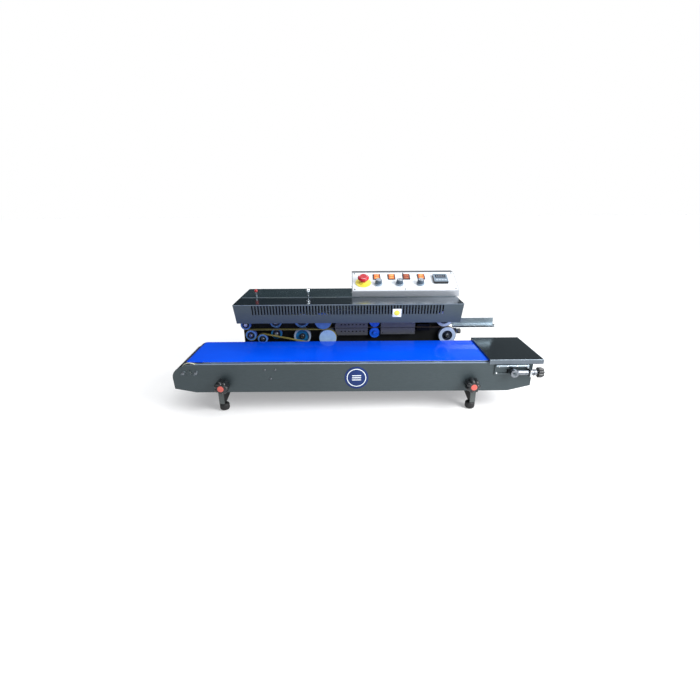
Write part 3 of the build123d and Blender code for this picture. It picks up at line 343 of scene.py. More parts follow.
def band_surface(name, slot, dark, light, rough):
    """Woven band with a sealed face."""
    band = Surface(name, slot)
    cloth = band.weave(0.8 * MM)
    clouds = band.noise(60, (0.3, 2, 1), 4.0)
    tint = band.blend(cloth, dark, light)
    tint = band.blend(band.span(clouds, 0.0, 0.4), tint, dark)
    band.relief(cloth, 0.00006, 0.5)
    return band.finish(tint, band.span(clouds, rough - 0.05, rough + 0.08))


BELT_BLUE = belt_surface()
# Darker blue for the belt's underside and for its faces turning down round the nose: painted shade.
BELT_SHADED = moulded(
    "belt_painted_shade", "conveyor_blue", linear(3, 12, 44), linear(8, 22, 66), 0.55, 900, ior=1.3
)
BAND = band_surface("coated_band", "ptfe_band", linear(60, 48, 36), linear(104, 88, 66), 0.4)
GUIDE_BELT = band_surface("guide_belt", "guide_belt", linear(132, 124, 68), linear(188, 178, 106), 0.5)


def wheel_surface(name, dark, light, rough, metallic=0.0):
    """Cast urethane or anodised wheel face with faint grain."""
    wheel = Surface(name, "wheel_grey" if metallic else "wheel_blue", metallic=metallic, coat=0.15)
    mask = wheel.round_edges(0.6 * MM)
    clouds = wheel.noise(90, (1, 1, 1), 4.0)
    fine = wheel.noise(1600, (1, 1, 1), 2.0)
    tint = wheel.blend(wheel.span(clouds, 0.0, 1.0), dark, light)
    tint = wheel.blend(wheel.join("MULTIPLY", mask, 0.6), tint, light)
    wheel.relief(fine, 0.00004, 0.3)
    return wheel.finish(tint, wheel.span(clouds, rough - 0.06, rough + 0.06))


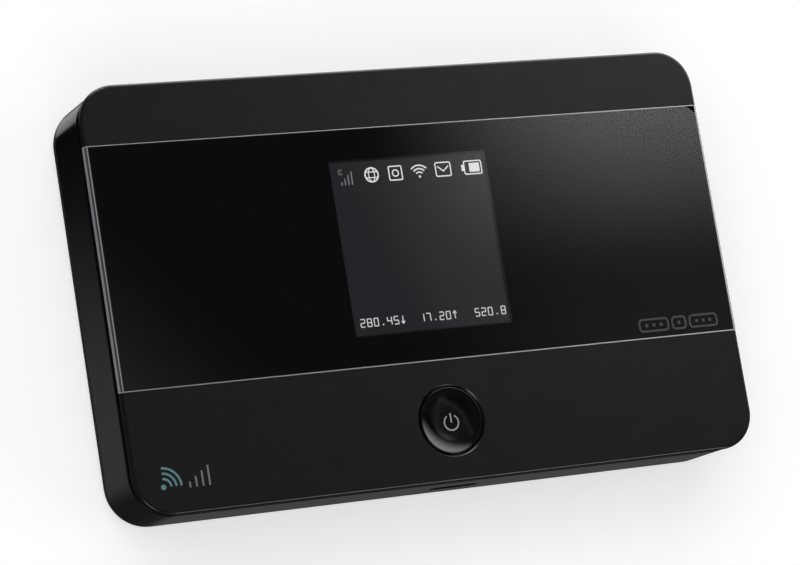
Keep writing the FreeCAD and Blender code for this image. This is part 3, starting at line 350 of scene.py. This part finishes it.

--

● Problem details: Copy out all lines that carry the word "this".

● Task response:
Write part 3 of the build123d and Blender code for this picture. It picks up at line 343 of scene.py. More parts follow.
Keep writing the FreeCAD and Blender code for this image. This is part 3, starting at line 350 of scene.py. This part finishes it.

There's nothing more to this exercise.